The architectural change he’s talking about has to do with efforts to build a computer that can act—and, crucially, learn—the way a human brain does. Which means focusing on capabilities like pattern recognition and juiced-up processing power—building machines that can perceive their surroundings by using sensors, as well as distill meaning from deep oceans of data.

“We are at a time where what a computer means will be redefined. These words change. A ‘computer,’ to my grandchildren, will be definitely different,” said Vijay Narayanan, a professor of computer science at Pennsylvania State University.

“There’s a way in which the whole process of science and technology will change,” said Peter Littlewood, the director of Argonne National Laboratory. “There is not going to be a single model for computing. We’ve had the linear, the serial one. We’re developing the neuromorphic methods that are designed around pattern recognition... There will be a change, not just architecturally, but also in the way we integrate data that we are not doing now."

The dramatic change in computing that Littlewood describes has to do with modeling next-generation machines on the networked mechanisms of the human brain—an approach that, as the M.I.T. neuroscience professor James DiCarlo cautioned, has some major limitations. The first of which is that we don’t actually know, in anywhere near a complete sense, how the brain works. Which means we can’t yet build a machine model of the human brain.

“The brain is a computer we don’t yet know how to build,” DiCarlo said. “It’s an information processing device we don’t yet know how to build. What type of device is it? That is the question. We’re not ready to build machines that can perfectly emulate the brain because we don’t know how it works.”

And yet scientists know enough about the brain—that it relies on a tangle of billions of interconnected neurons, that it is energy efficient, that its data processing sophistication is in many ways unmatched by technology—to know that talking about the brain as a computer is more than just a useful metaphor. The fields of neuroscience and computer science are already feeding off of one another.

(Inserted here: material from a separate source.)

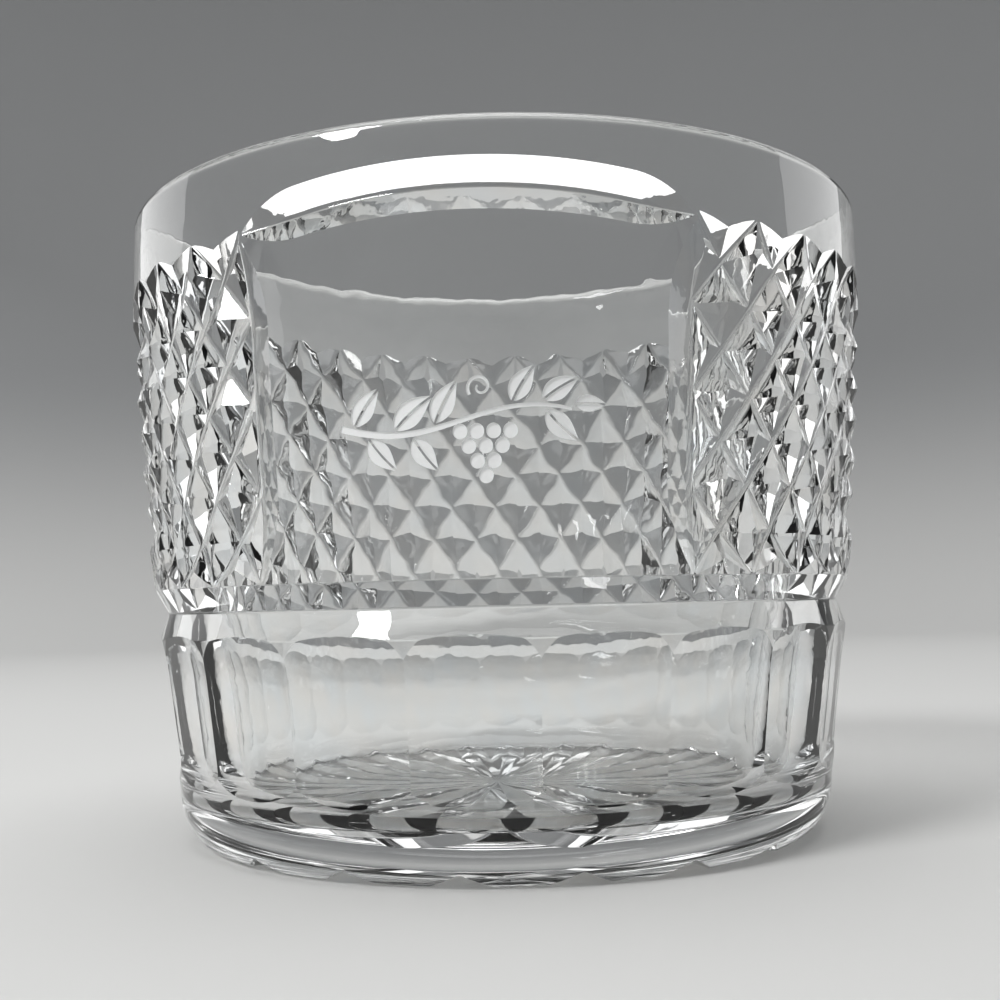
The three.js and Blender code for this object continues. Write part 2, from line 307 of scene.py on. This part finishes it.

“The challenges of mapping the brain are comparable to the challenges of mapping the universe,” Littlewood said. “We’re now on the verge of being able to map the brain at a scale where you can see a synapse. And if you map the brain down to the scale of synapse, and you take all of that data, that’s about a zettabyte of data. A zettabyte is about the annual information traffic over the worldwide Internet. It is a very big number. It is not an astronomical number—but it is a number that in the next decade, we will need to be able to deal with."

As the computers of the near future help humans adapt to larger piles of data, they’ll also learn by observing human behavior.

“So far, we have learned to adapt to computers,” said Dharmendra Modha, the founder of IBM's Cognitive Computing group. “We use keyboards. We use our thumb to type into the smartphone. But given the advent of the brain-inspired computing and how it’s going to integrate into modern computing infrastructure, computers will begin to adapt more and more to human beings.”

That’s a key point and one that contains a pleasant irony: As the definition of “computer” changes, it may soon evoke the older, more human definition of computing. Because while the computers of the future will still be machines, they’ll be more human-like than ever before.

“That’s our goal: To make a computer much more like a human being, in the sense that it integrates data and can make decisions,” Littlewood told me. “So the future definition of computer may be like the original. It may be like a person after all.”